> _STATED PROBLEM_
List the lines of this listing that hold the word "before".

> _SUPPLIED DATA_

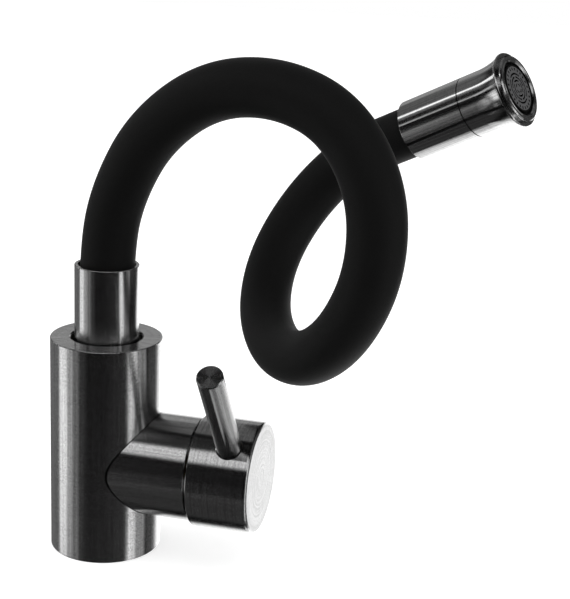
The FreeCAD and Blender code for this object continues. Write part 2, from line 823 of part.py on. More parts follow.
def aerator_screen():
    # flow plate with two rings of holes, behind the grid
    top = aerator_face - grid_t - screen_back
    plate = cylinder(2 * grid_radius(), top - screen_t, top)
    for count, place in screen_rings:
        for i in range(count):
            angle = math.radians(360 * i / count)
            centre = V(math.cos(angle), math.sin(angle), 0) * place
            plate = plate.cut(cylinder(screen_hole_d, top - screen_t - past, top + past, centre))
    return placed(plate, head_frame)


def aerator_grid():
    # face grid: concentric gaps crossed by spokes, inside a band of radial slots
    low = aerator_face - grid_t
    grid = cylinder(2 * grid_radius(), low, aerator_face)
    cutters = []
    for turn, (inner, outer) in enumerate(grid_ring_gaps):
        gap = ring(2 * outer, 2 * inner, low - past, aerator_face + past)
        for quarter in range(2):
            spoke = box(2 * (outer + past), grid_spoke_w, low - 2 * past, aerator_face + 2 * past)
            spoke.rotate(V(0, 0, 0), up, 90 * quarter + 45 * (turn % 2))
            gap = gap.cut(spoke)
        cutters += gap.Solids
    for i in range(grid_slots):
        slot = Part.makeBox(grid_slot_outer - grid_slot_inner, grid_slot_w, grid_t + 2 * past,
                            V(grid_slot_inner, -grid_slot_w / 2, low - past))
        slot.rotate(V(0, 0, 0), up, 360 * i / grid_slots)
        cutters.append(slot)
    return placed(grid.cut(cutters), head_frame)


def hose_route():
    ends = [head_base - head_axis * hose_lead_in, head_base + head_axis * hose_in_head]
    return [V(0, 0, hose_start_z)] + hose_bends + ends


def hose_path():
    # straight runs joined by tangent arcs, returned as the long stretch and the tip stretch
    points = hose_route()
    runs = [(b - a).Length for a, b in zip(points, points[1:])]
    ways = [(b - a).normalize() for a, b in zip(points, points[1:])]
    trims = [0.0]
    radii = []
    for i in range(1, len(runs)):
        trims.append(arc_share * min(runs[i - 1], runs[i]))
    trims.append(0.0)
    long_part, tip_part = [], []
    for i, way in enumerate(ways):
        start = points[i] + way * trims[i]
        end = points[i + 1] - way * trims[i + 1]
        if i == tip_run:
            middle = (start + end) * 0.5
            long_part.append(Part.LineSegment(start, middle).toShape())
            tip_part.append(Part.LineSegment(middle, end).toShape())
        else:
            side = long_part if i < tip_run else tip_part
            side.append(Part.LineSegment(start, end).toShape())
        if i + 1 < len(ways):
            half = way.getAngle(ways[i + 1]) / 2
            radius = trims[i + 1] / math.tan(half)
            radii.append(radius)
            inward = (ways[i + 1] - way).normalize()
            middle = points[i + 1] + inward * (radius / math.cos(half) - radius)
            far = points[i + 1] + ways[i + 1] * trims[i + 1]
            side = long_part if i < tip_run else tip_part
            side.append(Part.Arc(end, middle, far).toShape())
    return long_part, tip_part, radii


def hose_tube(edges, d_out, d_in):
    path = Part.Wire(edges)
    start = edges[0].valueAt(edges[0].FirstParameter)
    way = edges[0].tangentAt(edges[0].FirstParameter)
    solids = []
    for d in (d_out, d_in):
        profile = Part.Wire(Part.Circle(start, way, d / 2).toShape())
        solids.append(path.makePipeShell([profile], True, False))
    tube = solids[0].cut(solids[1])
    section = math.pi * (d_out ** 2 - d_in ** 2) / 4
    print("tube volume over section times length: %.4f" % (tube.Volume / (section * path.Length)))
    return tube


keep("mixer_body", mixer_body())
keep("index_plug", index_plug())
keep("base_seal", base_seal())
keep("spout_bearing", spout_bearing())
keep("spout_retaining_screw", retaining_screw())
keep("cartridge_base", cartridge_base())
keep("port_seals", port_seals())
keep("fixed_disc", fixed_disc())
keep("cartridge_housing", cartridge_housing())
keep("cartridge_nut", cartridge_nut())
keep("cartridge_rotor", cartridge_rotor())
keep("rotor_seal", rotor_seal())
keep("pivot_pin", pivot_pin())
keep("disc_carrier", disc_carrier())
keep("moving_disc", moving_disc())
keep("lever_stem", lever_stem())
keep("knob_hub", knob_hub())
keep("stem_screw", stem_screw())
keep("knob_shell", knob_shell())
keep("lever_pin", lever_pin())
keep("spout_spigot", spout_spigot())
keep("spigot_seals", spigot_seals())
keep("riser_tube", riser_tube())

lower = hose_fitting(lower_neck)
keep("hose_fitting_lower", placed(lower, frame(V(0, 0, hose_start_z), along_x, up)))
keep("hose_washer_lower", placed(washer(), frame(V(0, 0, spigot_top), along_x, up)))
upper = hose_fitting(upper_neck)
hose_end = head_base + head_axis * hose_in_head
keep("hose_fitting_upper", placed(upper, frame(hose_end, head_side, head_axis * -1)))
washer_place = hose_end + head_axis * upper_neck
keep("hose_washer_upper", placed(washer(), frame(washer_place, head_side, head_axis)))

long_edges, tip_edges, hose_radii = hose_path()
print("hose radii:", ["%.0f" % radius for radius in hose_radii])
print("hose length: %.1f" % (Part.Wire(long_edges).Length + Part.Wire(tip_edges).Length))
layers = [("silicone_sleeve", sleeve_d, sleeve_bore_d), ("gooseneck_core", core_d, core_bore_d),
          ("water_hose", water_hose_d, water_hose_bore_d)]
for name, d_out, d_in in layers:
    keep(name, hose_tube(long_edges, d_out, d_in))
    keep(name + "_tip", hose_tube(tip_edges, d_out, d_in))

keep("head_sleeve", head_sleeve())
keep("head_core", head_core())
keep("nozzle_seal", nozzle_seal())
keep("nozzle_circlip", nozzle_circlip())
keep("head_nozzle", head_nozzle())
keep("front_ring", front_ring())
keep("selector_disc", selector_disc())
keep("aerator_gasket", aerator_gasket())
keep("aerator_housing", aerator_housing())
keep("aerator_screen", aerator_screen())
keep("aerator_grid", aerator_grid())

for name, shape in nodes.items():
    if not shape.isValid() or not shape.Solids:
        print("not valid:", name)
    shape.exportStep("parts/%s.step" % name)
print(len(nodes), "nodes")
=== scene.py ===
import math

import bmesh
import bpy
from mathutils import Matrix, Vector
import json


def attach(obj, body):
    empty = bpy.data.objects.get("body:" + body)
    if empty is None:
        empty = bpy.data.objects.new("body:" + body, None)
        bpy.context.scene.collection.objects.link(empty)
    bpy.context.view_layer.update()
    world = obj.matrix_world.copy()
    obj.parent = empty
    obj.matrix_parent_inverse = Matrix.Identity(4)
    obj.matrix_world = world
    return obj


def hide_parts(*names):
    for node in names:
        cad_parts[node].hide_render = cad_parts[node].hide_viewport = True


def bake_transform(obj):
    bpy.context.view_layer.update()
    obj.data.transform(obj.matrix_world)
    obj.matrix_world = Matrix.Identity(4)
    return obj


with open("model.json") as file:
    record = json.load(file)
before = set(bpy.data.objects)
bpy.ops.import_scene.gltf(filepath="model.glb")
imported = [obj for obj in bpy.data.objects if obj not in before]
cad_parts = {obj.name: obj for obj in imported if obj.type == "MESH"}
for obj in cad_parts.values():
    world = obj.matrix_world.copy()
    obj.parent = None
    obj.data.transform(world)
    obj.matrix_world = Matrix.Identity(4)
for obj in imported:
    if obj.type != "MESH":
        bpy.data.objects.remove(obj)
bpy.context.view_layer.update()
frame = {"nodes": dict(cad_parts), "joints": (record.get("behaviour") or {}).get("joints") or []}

# Flexible sink mixer: brushed stainless body and lever, black silicone spout, turned spray head.
# Metres; origin at the centre of the deck face, +Z up, +X along the lever branch.

nodes = frame["nodes"]
joints = {joint["name"]: joint for joint in frame["joints"]}
mm = 0.001


def hexToLinear(code):
    channels = [int(code[i:i + 2], 16) / 255 for i in (1, 3, 5)]
    linear = [c / 12.92 if c <= 0.04045 else ((c + 0.055) / 1.055) ** 2.4 for c in channels]
    return (*linear, 1.0)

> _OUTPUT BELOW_
before = set(bpy.data.objects)
imported = [obj for obj in bpy.data.objects if obj not in before]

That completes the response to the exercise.